— start —

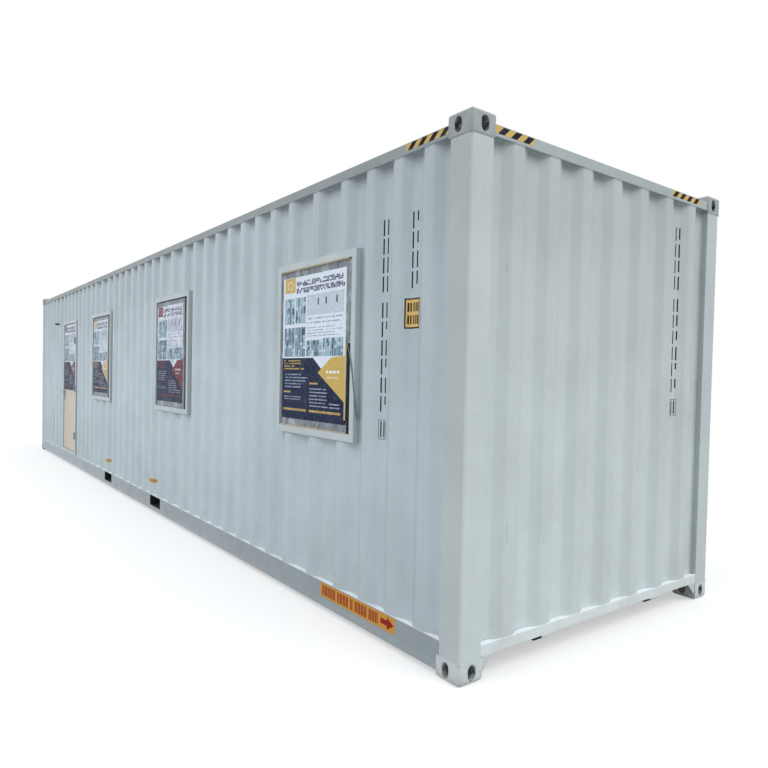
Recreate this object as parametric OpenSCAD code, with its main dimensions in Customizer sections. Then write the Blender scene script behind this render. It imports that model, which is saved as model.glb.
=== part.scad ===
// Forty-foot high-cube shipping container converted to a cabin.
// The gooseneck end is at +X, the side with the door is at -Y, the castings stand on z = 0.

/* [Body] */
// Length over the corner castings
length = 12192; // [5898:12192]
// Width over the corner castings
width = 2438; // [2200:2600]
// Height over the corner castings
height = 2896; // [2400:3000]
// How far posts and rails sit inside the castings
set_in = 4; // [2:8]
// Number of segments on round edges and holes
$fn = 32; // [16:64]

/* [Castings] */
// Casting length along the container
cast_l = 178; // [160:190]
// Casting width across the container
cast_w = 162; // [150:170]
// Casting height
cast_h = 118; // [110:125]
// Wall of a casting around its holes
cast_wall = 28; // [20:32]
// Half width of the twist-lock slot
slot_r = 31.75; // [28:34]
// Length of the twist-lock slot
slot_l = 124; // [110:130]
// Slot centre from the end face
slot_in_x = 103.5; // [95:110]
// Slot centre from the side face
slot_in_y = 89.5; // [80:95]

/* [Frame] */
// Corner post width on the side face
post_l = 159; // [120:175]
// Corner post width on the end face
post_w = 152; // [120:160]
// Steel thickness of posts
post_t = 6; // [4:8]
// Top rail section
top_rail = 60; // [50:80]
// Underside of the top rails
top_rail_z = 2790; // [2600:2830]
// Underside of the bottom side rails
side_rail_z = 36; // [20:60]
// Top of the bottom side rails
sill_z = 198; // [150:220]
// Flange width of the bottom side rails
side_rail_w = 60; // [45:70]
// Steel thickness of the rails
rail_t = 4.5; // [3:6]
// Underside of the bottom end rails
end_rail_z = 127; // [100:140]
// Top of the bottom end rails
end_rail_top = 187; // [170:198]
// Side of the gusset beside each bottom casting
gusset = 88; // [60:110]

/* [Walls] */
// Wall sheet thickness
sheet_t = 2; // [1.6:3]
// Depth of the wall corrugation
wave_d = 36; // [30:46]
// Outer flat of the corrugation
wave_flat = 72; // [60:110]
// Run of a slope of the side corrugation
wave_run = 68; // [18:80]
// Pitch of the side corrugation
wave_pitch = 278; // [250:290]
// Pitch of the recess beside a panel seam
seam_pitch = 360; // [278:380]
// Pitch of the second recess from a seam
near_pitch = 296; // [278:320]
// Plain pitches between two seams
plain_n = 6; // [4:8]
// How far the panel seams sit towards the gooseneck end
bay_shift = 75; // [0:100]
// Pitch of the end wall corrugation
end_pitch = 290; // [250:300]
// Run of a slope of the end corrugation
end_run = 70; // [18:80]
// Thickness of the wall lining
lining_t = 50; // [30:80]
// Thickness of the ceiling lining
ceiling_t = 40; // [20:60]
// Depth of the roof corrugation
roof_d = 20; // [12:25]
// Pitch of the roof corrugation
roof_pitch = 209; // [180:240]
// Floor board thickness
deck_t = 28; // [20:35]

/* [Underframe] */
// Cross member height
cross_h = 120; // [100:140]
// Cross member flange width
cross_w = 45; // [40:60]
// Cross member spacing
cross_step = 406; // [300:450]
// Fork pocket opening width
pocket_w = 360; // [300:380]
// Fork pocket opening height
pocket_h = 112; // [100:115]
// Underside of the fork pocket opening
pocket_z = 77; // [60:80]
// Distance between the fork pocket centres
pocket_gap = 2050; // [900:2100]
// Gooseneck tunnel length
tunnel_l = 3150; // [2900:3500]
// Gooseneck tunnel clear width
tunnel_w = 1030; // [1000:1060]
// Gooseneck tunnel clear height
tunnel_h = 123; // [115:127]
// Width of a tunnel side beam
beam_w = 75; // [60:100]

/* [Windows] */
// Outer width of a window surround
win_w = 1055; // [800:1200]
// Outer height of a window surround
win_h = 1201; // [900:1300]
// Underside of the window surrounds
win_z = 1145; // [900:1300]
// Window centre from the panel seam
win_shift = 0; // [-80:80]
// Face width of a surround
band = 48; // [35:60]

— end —

> **Written exercise**
Copy the material above, line for line.

> **Worked answer**
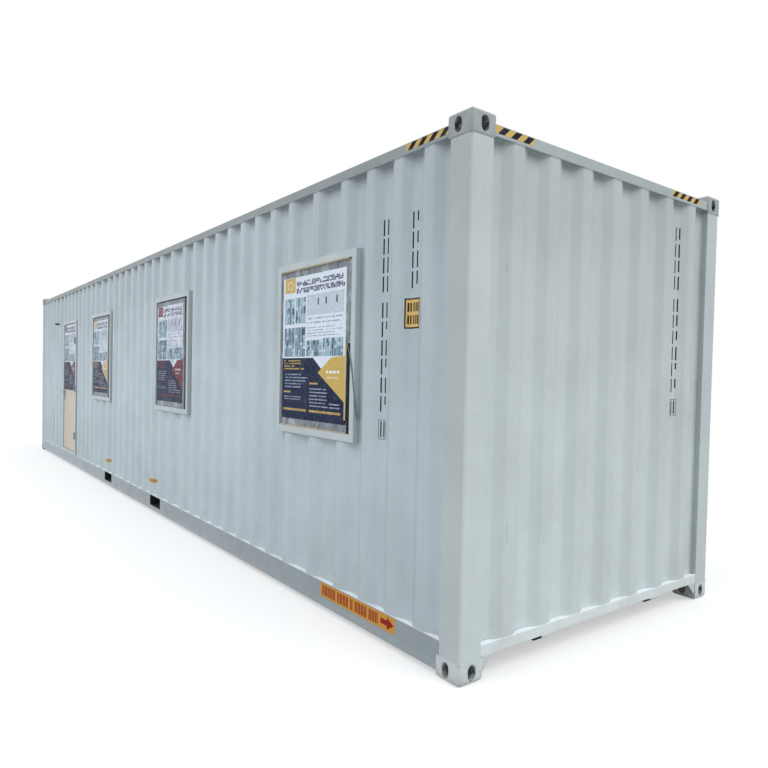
Recreate this object as parametric OpenSCAD code, with its main dimensions in Customizer sections. Then write the Blender scene script behind this render. It imports that model, which is saved as model.glb.
=== part.scad ===
// Forty-foot high-cube shipping container converted to a cabin.
// The gooseneck end is at +X, the side with the door is at -Y, the castings stand on z = 0.

/* [Body] */
// Length over the corner castings
length = 12192; // [5898:12192]
// Width over the corner castings
width = 2438; // [2200:2600]
// Height over the corner castings
height = 2896; // [2400:3000]
// How far posts and rails sit inside the castings
set_in = 4; // [2:8]
// Number of segments on round edges and holes
$fn = 32; // [16:64]

/* [Castings] */
// Casting length along the container
cast_l = 178; // [160:190]
// Casting width across the container
cast_w = 162; // [150:170]
// Casting height
cast_h = 118; // [110:125]
// Wall of a casting around its holes
cast_wall = 28; // [20:32]
// Half width of the twist-lock slot
slot_r = 31.75; // [28:34]
// Length of the twist-lock slot
slot_l = 124; // [110:130]
// Slot centre from the end face
slot_in_x = 103.5; // [95:110]
// Slot centre from the side face
slot_in_y = 89.5; // [80:95]

/* [Frame] */
// Corner post width on the side face
post_l = 159; // [120:175]
// Corner post width on the end face
post_w = 152; // [120:160]
// Steel thickness of posts
post_t = 6; // [4:8]
// Top rail section
top_rail = 60; // [50:80]
// Underside of the top rails
top_rail_z = 2790; // [2600:2830]
// Underside of the bottom side rails
side_rail_z = 36; // [20:60]
// Top of the bottom side rails
sill_z = 198; // [150:220]
// Flange width of the bottom side rails
side_rail_w = 60; // [45:70]
// Steel thickness of the rails
rail_t = 4.5; // [3:6]
// Underside of the bottom end rails
end_rail_z = 127; // [100:140]
// Top of the bottom end rails
end_rail_top = 187; // [170:198]
// Side of the gusset beside each bottom casting
gusset = 88; // [60:110]

/* [Walls] */
// Wall sheet thickness
sheet_t = 2; // [1.6:3]
// Depth of the wall corrugation
wave_d = 36; // [30:46]
// Outer flat of the corrugation
wave_flat = 72; // [60:110]
// Run of a slope of the side corrugation
wave_run = 68; // [18:80]
// Pitch of the side corrugation
wave_pitch = 278; // [250:290]
// Pitch of the recess beside a panel seam
seam_pitch = 360; // [278:380]
// Pitch of the second recess from a seam
near_pitch = 296; // [278:320]
// Plain pitches between two seams
plain_n = 6; // [4:8]
// How far the panel seams sit towards the gooseneck end
bay_shift = 75; // [0:100]
// Pitch of the end wall corrugation
end_pitch = 290; // [250:300]
// Run of a slope of the end corrugation
end_run = 70; // [18:80]
// Thickness of the wall lining
lining_t = 50; // [30:80]
// Thickness of the ceiling lining
ceiling_t = 40; // [20:60]
// Depth of the roof corrugation
roof_d = 20; // [12:25]
// Pitch of the roof corrugation
roof_pitch = 209; // [180:240]
// Floor board thickness
deck_t = 28; // [20:35]

/* [Underframe] */
// Cross member height
cross_h = 120; // [100:140]
// Cross member flange width
cross_w = 45; // [40:60]
// Cross member spacing
cross_step = 406; // [300:450]
// Fork pocket opening width
pocket_w = 360; // [300:380]
// Fork pocket opening height
pocket_h = 112; // [100:115]
// Underside of the fork pocket opening
pocket_z = 77; // [60:80]
// Distance between the fork pocket centres
pocket_gap = 2050; // [900:2100]
// Gooseneck tunnel length
tunnel_l = 3150; // [2900:3500]
// Gooseneck tunnel clear width
tunnel_w = 1030; // [1000:1060]
// Gooseneck tunnel clear height
tunnel_h = 123; // [115:127]
// Width of a tunnel side beam
beam_w = 75; // [60:100]

/* [Windows] */
// Outer width of a window surround
win_w = 1055; // [800:1200]
// Outer height of a window surround
win_h = 1201; // [900:1300]
// Underside of the window surrounds
win_z = 1145; // [900:1300]
// Window centre from the panel seam
win_shift = 0; // [-80:80]
// Face width of a surround
band = 48; // [35:60]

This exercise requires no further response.